Tags
bad people, bad work, bosses, death, family, food, horrible bosses, humor, ice cream, kids, life, Nana, restaurants, work

CLOSED!!!!!!!!!!!!!!!!
Today is a good day!
I am no Grinch; I don’t love to see family owned establishments driven into the ground, but this family owned and operated establishment couldn’t have closed fast enough.
I worked for this company for six months in 2004, if I could go back in time to the day I got hired I would tell them to take their shitty job and shove it up their asses.
Nicole and I were chastised for applying to work in MSC (or Satan’s Asshole whatever you feel more comfortable with) together, but they called us in to interview at the same time. We were hired and working that same day. The training process consisted of the manager (Lynne or Lynette or something like that) walking us around the business, pointing to ice creams and their flavors, then the register and leaving. Nicole and I were left completely alone with droves of people clambering in for the tasty treats we served.
A couple came in so stoned I got a contact high. They bought the largest tub of ice cream we offered and added every mix-in we had, except Raspberries because the sight of them made the guy gag. Before Lynette left she informed us that mix-ins were free with large tubs of ice cream, but what she failed to get across was that it wasn’t as many mix-ins as possible, but two. So when I did discover it was only two we offered, I laughed my ass off because I had given away about $20 worth of $0.55 mix-ins.

Nic making cake
We made ice cream in house, as well as cones; both were extremely easy if you knew how to read a recipe and Nicole did not. When I went in for my shift a few hours after Nicole, Lynette told me I had to dump all the ice cream Nicole had made and start over, because her strawberry ice cream tasted like sour cream and frozen strawberries. Sometime later Nicole burnt her hand on the waffle cone maker, our boss – owner dude told her it was “part of the gig” that we get burnt. That was enough for her to begin searching for a new job.
Around the same time my Nana got really sick. Within two weeks she went from having an allergy attack, to catching pneumonia, to being comatose. Her living will dictated that she be taken off life support, my Mom came to town and we planned to go together to be with Nana until we said our last goodbyes. I called my boss and told her I would not be able to come in. She told me she would call me back, and within twenty minutes she did explaining “No one can cover for you. I would do it but I have family in town that I only get to see once every six months, so you will have to come in for your shift.”

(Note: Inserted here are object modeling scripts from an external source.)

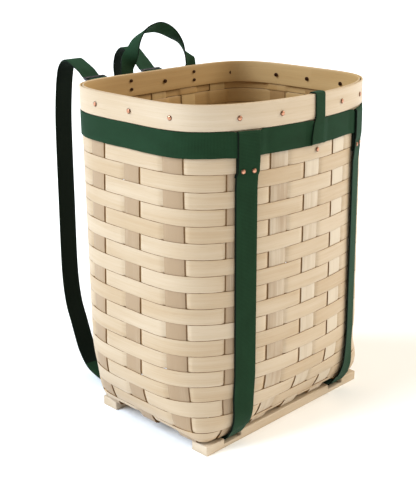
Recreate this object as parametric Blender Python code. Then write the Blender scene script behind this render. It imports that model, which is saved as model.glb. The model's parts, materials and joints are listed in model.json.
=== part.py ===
"""Pack basket: splint wall, two rim hoops, two base skids and a webbing harness.

X is the basket's width, the strapped outer face looks to -Y, the wearer's side
to +Y and Z is up.  Heights are measured from the floor that the skids stand on.
Every length is in metres.  A stake is an upright splint, and a weaver is one of
the hoops that pass in front of and behind the stakes in turn.
"""

import math
from collections import namedtuple

import bpy
import bmesh
import numpy as np
from mathutils import Matrix, Vector

# Wall: its plan at the rim, where its lines meet the floor, and at the base
RIM_TOP = 0.457
RIM_CENTRE_Y = 0.0095
FOOT_HALF_WIDTH = 0.192
FOOT_HALF_DEPTH = 0.1345
RIM_NARROWING = 0.015
RIM_DEEPENING = 0.0085
BASE_NARROWING = 0.028
BASE_SHALLOWING = 0.0325
RIM_HALF_WIDTH = FOOT_HALF_WIDTH - RIM_NARROWING
RIM_HALF_DEPTH = FOOT_HALF_DEPTH + RIM_DEEPENING
BASE_HALF_WIDTH = FOOT_HALF_WIDTH - BASE_NARROWING
BASE_HALF_DEPTH = FOOT_HALF_DEPTH - BASE_SHALLOWING
TUCK_TOP = 0.110
TUCK_POWER = 2.0
SQUARING_POWER = 2.0
RIM_POWERS = (2.05, 6.0, 4.0)
FOOT_POWERS = (2.2, 4.4, 3.5)
BASE_POWERS = (12.0, 12.0, 12.0)

# Splints
STAKE_WIDTH = 0.028
STAKE_THICKNESS = 0.0012
LONG_RIM_SHARE = 0.3277
LONG_BASE_SHARE = 0.375
LONG_PITCH_RIM = LONG_RIM_SHARE * RIM_HALF_WIDTH
LONG_PITCH_BASE = LONG_BASE_SHARE * BASE_HALF_WIDTH
CROSS_RIM_SHARE = 0.4615
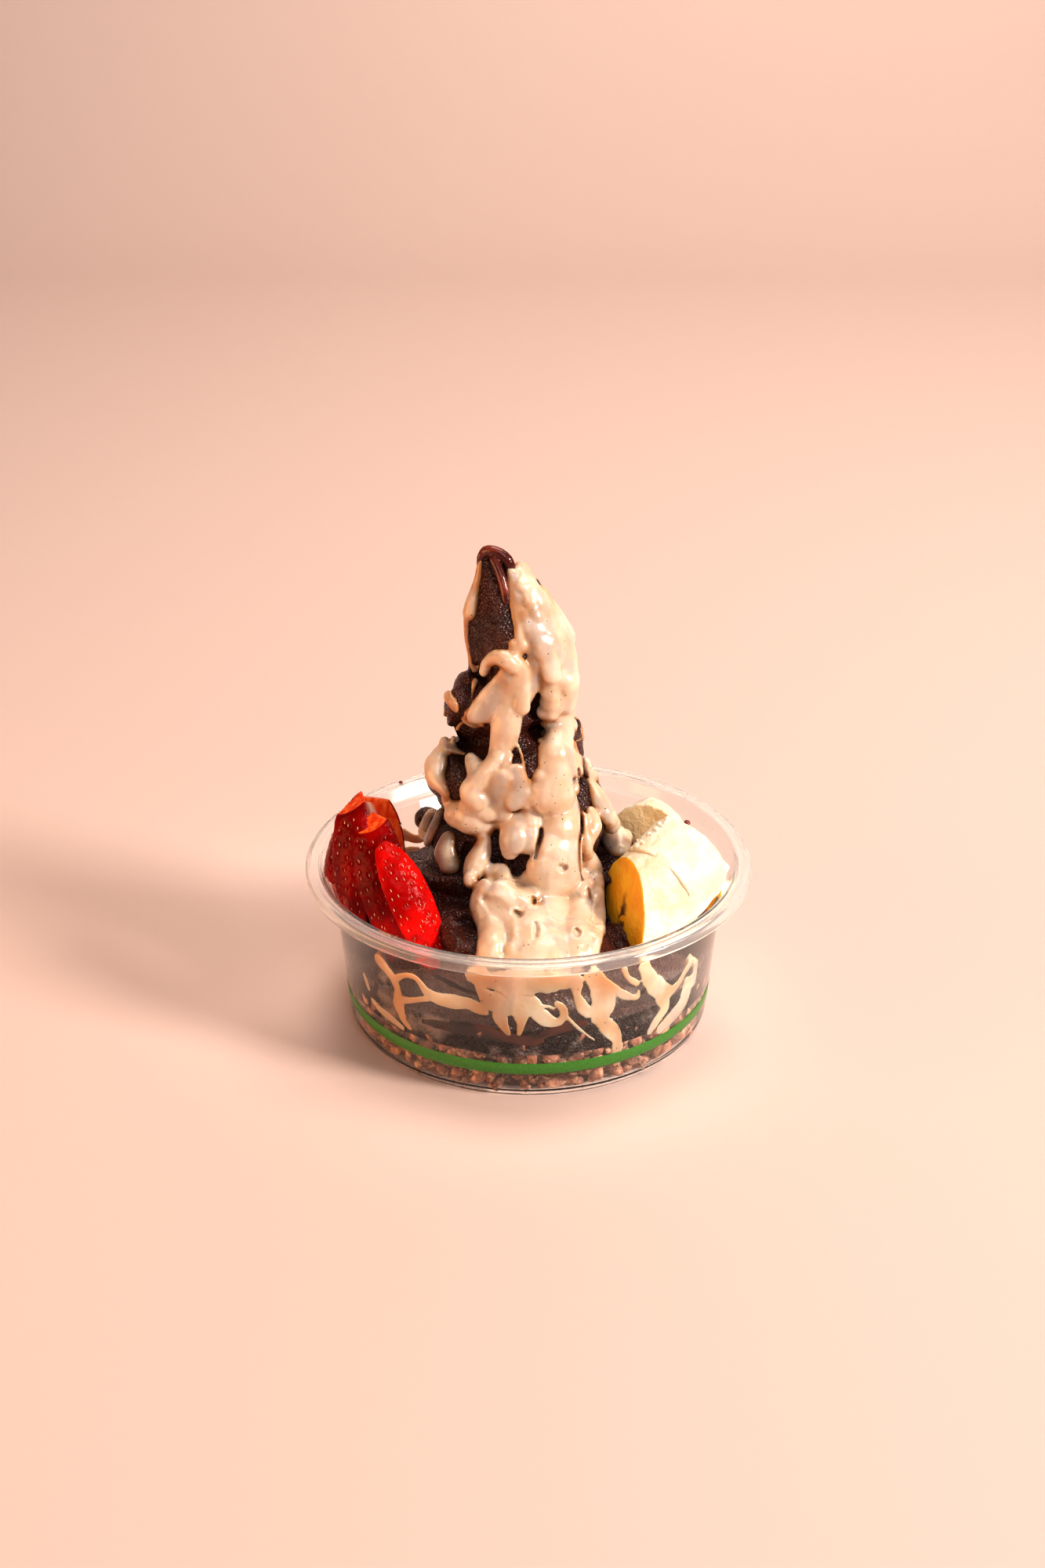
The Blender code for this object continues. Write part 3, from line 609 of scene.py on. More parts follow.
def acai_finish():
    made, tree, shader = new_finish("frozen_acai", 0.5)
    broad = remap(tree, feature_noise(tree, 16 * MM, 2.0), 0.35, 0.65)
    frost_and_glints = feature_noise(tree, 0.55 * MM, 3.0)
    body = mix_colour(tree, broad, (0.034, 0.0055, 0.003), (0.078, 0.015, 0.0075))
    # Pale specks where the noise is high: partly frost on the ice, partly painted glints.
    body = mix_colour(tree, remap(tree, frost_and_glints, 0.59, 0.72), body, (0.15, 0.065, 0.045))
    at_wall = stored(tree, "at_wall")
    body = mix_colour(tree, at_wall, body, (0.013, 0.0045, 0.003))
    frost = product(tree, remap(tree, feature_noise(tree, 8 * MM, 9.0), 0.5, 0.7), at_wall)
    inputs = {
        "Base Color": mix_colour(tree, frost, body, (0.26, 0.2, 0.18)),
        "Subsurface Weight": 0.15,
        "Subsurface Radius": (1, 0.1, 0.05),
        "Subsurface Scale": 2 * MM,
        "Roughness": remap(tree, frost_and_glints, 0.4, 0.6, 0.38, 0.13),
    }
    set_inputs(tree, shader, inputs)
    crystals = node(tree, "ShaderNodeTexVoronoi", {"Vector": on_piece(tree), "Scale": 1 / CRYSTAL})
    waves = feature_noise(tree, 2.6 * MM, 3.0)
    relief(tree, shader, (waves, 0.6 * MM), (crystals.outputs["Distance"], 0.4 * MM))
    return made


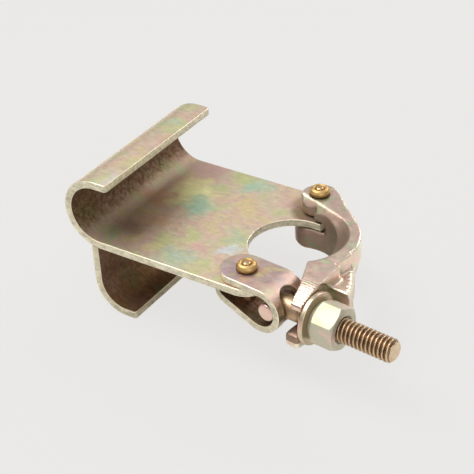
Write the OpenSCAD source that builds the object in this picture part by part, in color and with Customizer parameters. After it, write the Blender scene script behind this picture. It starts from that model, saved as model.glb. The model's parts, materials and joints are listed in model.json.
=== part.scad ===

Stupid, young, naive me should have said fuck you right then and there, but I had such deep loyalties to anywhere I worked. I was broken and never been in that situation before, but I learned from it. I never got to say my goodbye, not the way I wanted to, my Nana was dead by morning. I will never forgive those bosses for that; never.
Sadder still I stayed in that shit hole, but not for long, my anger grew to the point where I had lost all respect for the staff and owners, one evening I made about forty lopsided waffle cones and smashed every one of them against the wall (if you get the chance you should really try it, it’s liberating).
My last day of work while I helped a customer, the owner’s son slammed a metal broom handle repeatedly into my leg. The owner did nothing as I repeated “Ow, ouch, enough…” so on and so forth. The boy laughed.
The next day as I sat up in Wolf’s bed trying to force myself to go into work he said to me “Don’t go.”
“What?”
“Just don’t go; they treat you like shit. You missed your Nana’s passing because of them, just don’t go.”
I had never considered it before, never thought about being completely MIA. It was as if he gave me permission and I really needed it. I left them high and dry, Lynette and the owner lady were working that morning, they called and called but I wouldn’t pick up. It didn’t help mend my heart, but it helped a lot.
There comes a time in one’s life when they need to assess what is important to them, and act accordingly… it took losing someone I loved dearly and think of almost daily for me to realize that.